Why This Hurts Indie Artists the Most
For independent musicians, every stream counts. Even under the best conditions, the payout per Spotify stream is notoriously low averaging around $0.003 to $0.005 per play. After distributor cuts, taxes, and other fees, an indie artist needs hundreds of thousands or even millions of streams just to make a modest living wage.
When Discovery Mode lowers the royalty rate further, it robs artists of even more income. And unlike major-label artists, indie musicians usually don’t have a massive marketing machine behind them to convert that algorithmic exposure into sustainable fanbases, merch sales, touring opportunities, or sync deals.
Instead, they find themselves trapped in a cruel economy: give up more of your earnings just to keep your song afloat in the recommendation engine or risk becoming invisible altogether.
The Hypocrisy of “Listener-Driven” Algorithms
One of Spotify’s favorite lines when defending its platform is that the music people hear is based on “listener preferences,” not corporate manipulation. They claim the algorithm is neutral that it simply reflects what users like and respond to.
But Discovery Mode shatters that illusion.
If an artist agrees to lower their royalty rate, their song gets a preferential boost in the algorithm regardless of whether listeners organically chose it in the first place. Discovery Mode artificially promotes tracks that paid the price, while songs that might genuinely resonate more with listeners are buried if they don’t opt in.
This shows that Spotify’s algorithms aren’t purely “listener-driven.” They are corporate-driven. They’re designed to prioritize songs that serve Spotify’s bottom line, not necessarily the songs listeners would have naturally chosen if given a fair shot.
It’s the same manipulation that traditional radio once engaged in during the payola era only now it’s hidden behind a friendly, user-friendly interface and the misleading promise of “fairness.”
By manipulating the recommendation engine in favor of Discovery Mode participants, Spotify quietly reinforces a system where money talks louder than music. It’s not about giving listeners what they want; it’s about squeezing the maximum profit from both the artists and the audience.
And indie musicians those who can’t afford to endlessly lower their streaming royalties are the ones left paying the real cost.
The Bigger Problem: Platform Power Over Art
Discovery Mode is just another example of how tech platforms like Spotify have reshaped music into a numbers game, where artists are forced to play by opaque rules just to survive. It’s not about building a career anymore it’s about constantly feeding the algorithm, often at the expense of long-term financial and artistic stability.
The more Spotify pushes models like Discovery Mode, the more they tilt the playing field in favor of those who already have the resources to game it. True indie creativity, already devalued by low streaming payouts, is now being squeezed even harder.
Worse yet, listeners often have no idea that the music they are hearing isn’t being surfaced because it’s the best song it’s being surfaced because someone took a pay cut to make sure it popped up in the autoplay queue.

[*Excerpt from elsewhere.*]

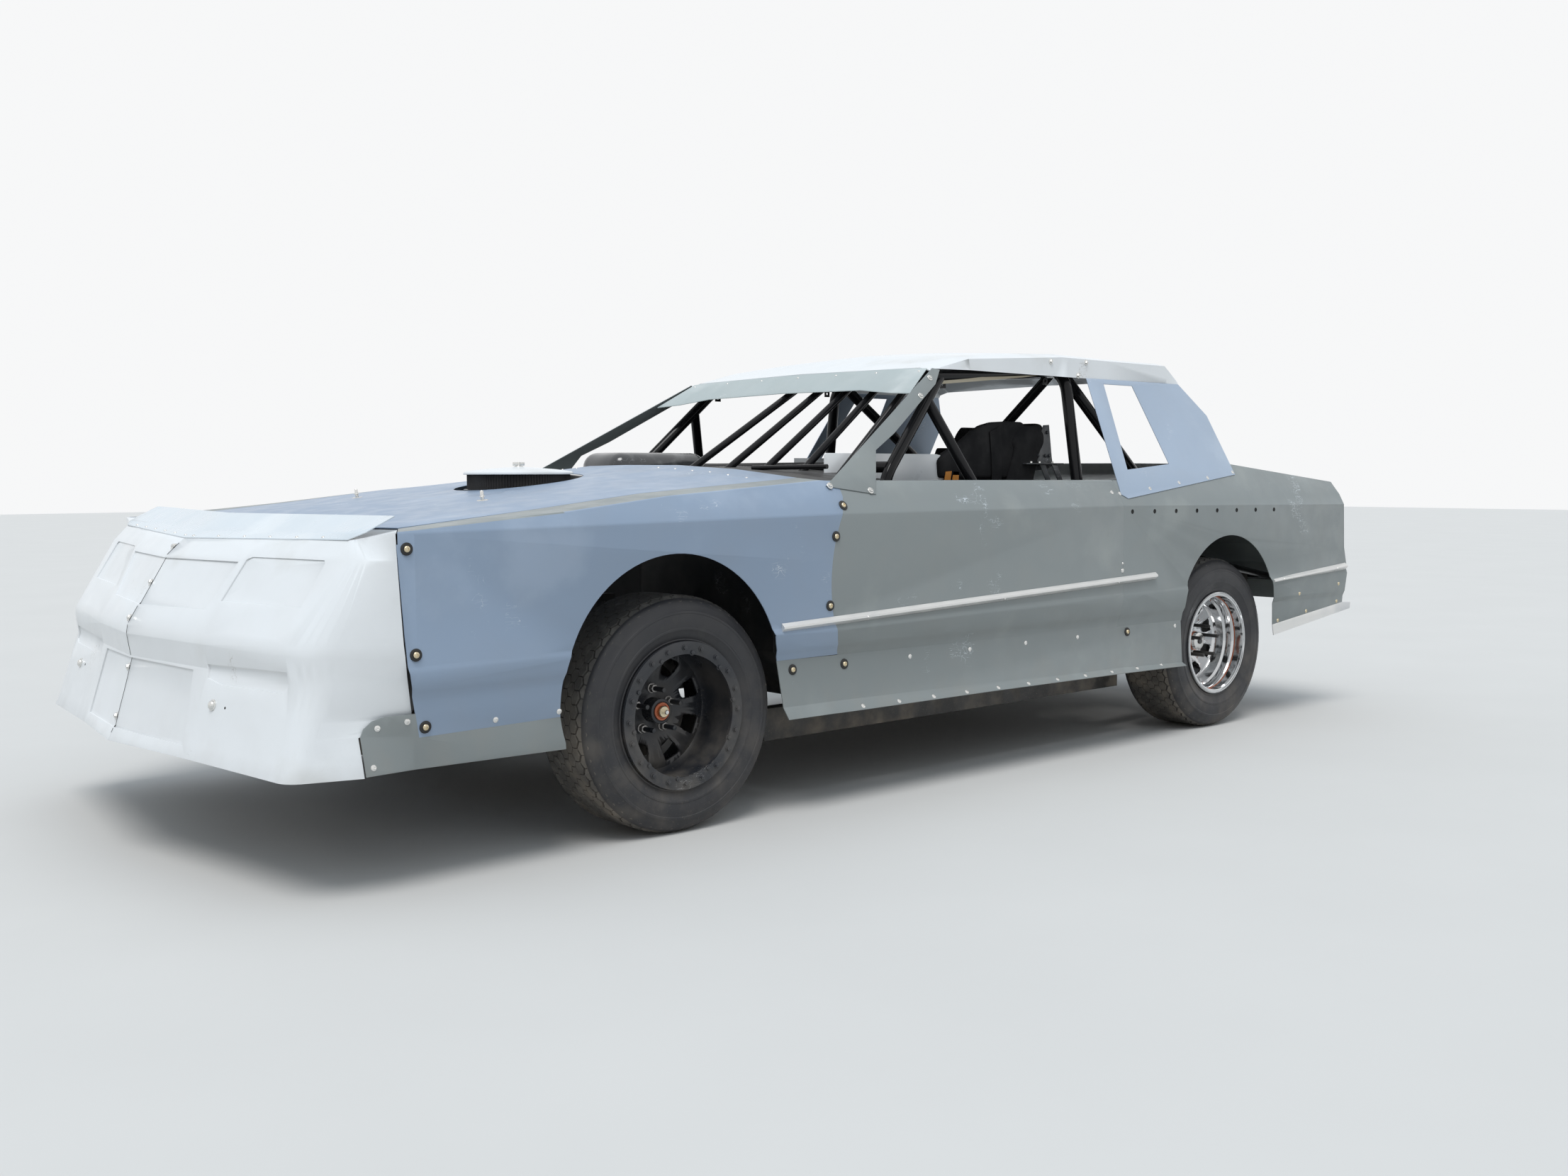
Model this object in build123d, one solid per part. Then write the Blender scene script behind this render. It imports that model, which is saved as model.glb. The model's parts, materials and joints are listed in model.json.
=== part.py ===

This erosion of trust — between artists, listeners, and platforms damages the whole ecosystem of music. It transforms what should be an open, discovery-driven landscape into yet another paywalled garden where money, not talent, drives opportunity.
How the Decentralized Music Industry Can Solve These Problems
The rise of blockchain technology and decentralized platforms offers a real alternative to the exploitative models that companies like Spotify have normalized. A decentralized music industry could flip the script by removing the middlemen who control payouts, discovery, and artist exposure.

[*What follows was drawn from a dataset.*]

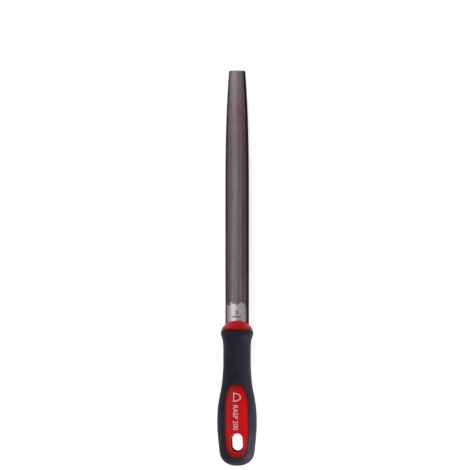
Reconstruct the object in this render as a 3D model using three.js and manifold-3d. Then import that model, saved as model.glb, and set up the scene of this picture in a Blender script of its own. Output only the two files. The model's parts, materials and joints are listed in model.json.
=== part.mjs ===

First, decentralized streaming platforms built on blockchain operate with transparent smart contracts. This means artists are paid directly and fairly for every listen, with no mysterious algorithms shaving off percentages behind closed doors. There’s no “Discovery Mode” tax where exposure comes at the price of royalties. Instead, platforms like Audius, Emanate, and others allow artists to set their own rates and retain a far larger share of the revenue their music generates.
Second, decentralization gives artists full control over their audience relationships. In Web3 environments, musicians can directly engage their fans without needing permission from a platform. They can issue NFTs tied to albums, live shows, or exclusive content, creating new income streams that go straight to the artist not through layers of corporate hands.
Third, decentralized discovery mechanisms are community-driven, not algorithm-driven. Instead of paying for placement or submitting to a secret formula, artists gain visibility through reputation, fan engagement, and community voting. Music thrives based on merit, authenticity, and real connections, not on backroom deals or hidden financial compromises.
Finally, decentralized systems create real accountability. Every transaction, play, and payout is recorded transparently on a public ledger. There’s no mystery about how much a song earned, no back-end manipulation to favor one label over another, and no need to sacrifice royalties for the hope of exposure.
For indie artists, this shift isn’t just about making a living it’s about reclaiming autonomy. It’s about building a music economy where creativity, fairness, and fan connection matter more than corporate profits and predatory algorithms.
The decentralized music revolution is still young, but it’s already proving that a better way is possible. One where indie artists don’t have to choose between their income and their visibility. One where music can once again be about art, not exploitation.
The Time to Act Is Now
Spotify’s Discovery Mode may dress itself up as a tool for indie artists, but at its core, it’s just another way to take more money out of musicians’ pockets while tightening corporate control over music discovery.
It doesn’t have to stay this way. Artists and fans alike have the power to push for change by supporting decentralized platforms, by valuing transparency, and by demanding that music remains a space for creativity — not just a data-driven cash grab.
If you’re an artist, explore decentralized streaming. If you’re a fan, seek out artists who are building outside the system. Share their work. Support them directly. Choose platforms that put musicians first.
The future of music is ours to build and it won’t be found inside the broken systems of the past. It’s time to break the cycle, reclaim our art, and shape a music industry where everyone can thrive not just survive.